In my capacity as an outpatient psychologist, I have worked with children of all ages for over twenty years. Usually parents drag their kids into my office complaining of a litany of bad behaviors, ranging from not cleaning up their rooms, to getting bad grades, hitting their siblings, or worse, stealing, fighting or doing drugs. I work with parents to change their children's behavior. It is very helpful for the parents to know their children's experiences, especially after a divorce. This article addresses what every child needs to know after their parents divorced.

It is important to tell children about our feelings as parents, keeping in mind that our communications to the child have to be delivered at the same level as the child's maturity. Do not give kids too much information or you will see that "glazed-over" look, or worse an increase in acting out. Give the child too little information and you get follow-up questions. The process tends to self-correct as long as the parent is sensitive to the child's capacity and reactions to information. Do not overdo it.

The point is to model and at the same time give kids the verbal skills to express themselves without getting into trouble. This approach gives the parents a more reliable way to more deeply communicate with children, hence gives parents more control over the child's behavior without having to resort to punishment. When the verbal connection is established, it is time to talk. Three areas need to be addressed as soon as possible, and as often as needed. In the beginning, these three "issues" will surface a lot, so be prepared to address and re-address them, especially right after the separation and/or divorce.

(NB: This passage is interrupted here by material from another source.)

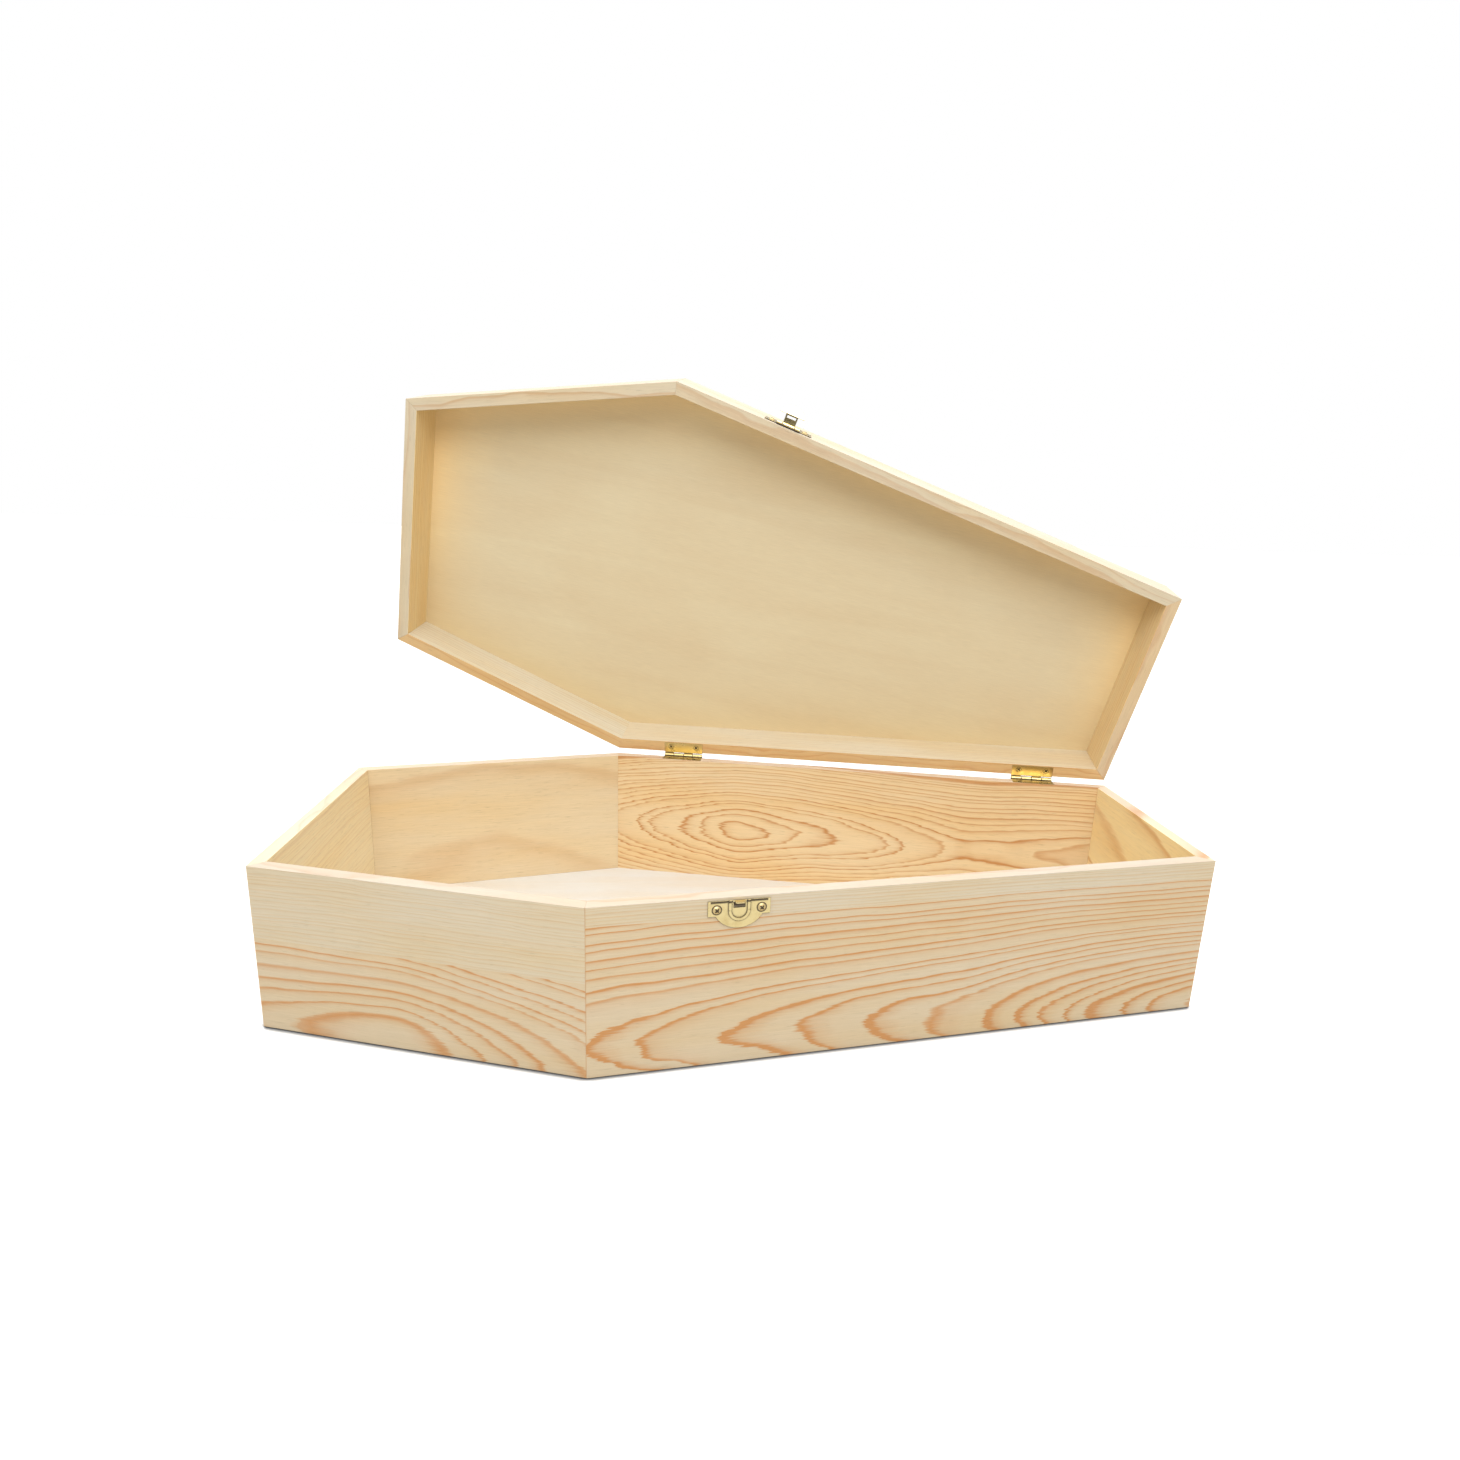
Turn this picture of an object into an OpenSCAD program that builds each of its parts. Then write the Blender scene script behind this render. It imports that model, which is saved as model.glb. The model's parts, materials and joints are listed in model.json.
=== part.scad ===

1) I hope that parents will make it very, very clear that the divorce is not the child's fault. Children, especially younger children, think egocentrically. From their perspective, they are the center of the world. They are involved with everything they perceive. Unfortunately, children are also irrational. The younger the child, the less logical they are. Very young children are especially illogical because they have not developed that capacity. This is normal. Logic does not really start to surface until later in latency (ages nine or so). Children think that if something happened, they must have created it, or at least have had some part in creating the situation. This can still be the case even if the child is a teenager. Regardless of their age, children usually feel some negativity in these situations (guilt, anxiety, depression), because from their point of view, the divorce was at least partially their fault. Divorce is not their fault and usually is not about the children.

2) It is also equally important to tell children that the parents are not divorcing them. Yes, children often feel that the vacating parent is not just leaving a soon-to-be-ex behind. Children often feel abandoned as a by-product of the separation. As above, it is very important that children air these feelings--using words. Most kids do not have that skill. Therefore, sometimes parents have to prompt children's ideas, and the above two concepts are essential to discuss with the child.

3) Children also fantasize that they can do something to stop it or fix the separation. They may hate the parents for disrupting their life, for making the other parent leave, for changing things that seemed just fine to them. Children are prone to overuse the "undo" defense mechanism. That is the stuff in fairy tales when some magic happens to "make it all better." Kids will fantasize that they can get the parents back together. They may even try to engineer it. Kids may try hard to be extra, extra "good" so that parents will want to reunite and be a family again. Remember the old movie, "The Parent Trap?" Kids still try to manipulate situations so that the parents have to get together and talk. The down side of this is that children then have to take on extra roles, other than just being children. Now they see themselves as family engineers, rescuers, enablers or conflict-avoiders. All of this is dysfunctional and leads to problem relationships later.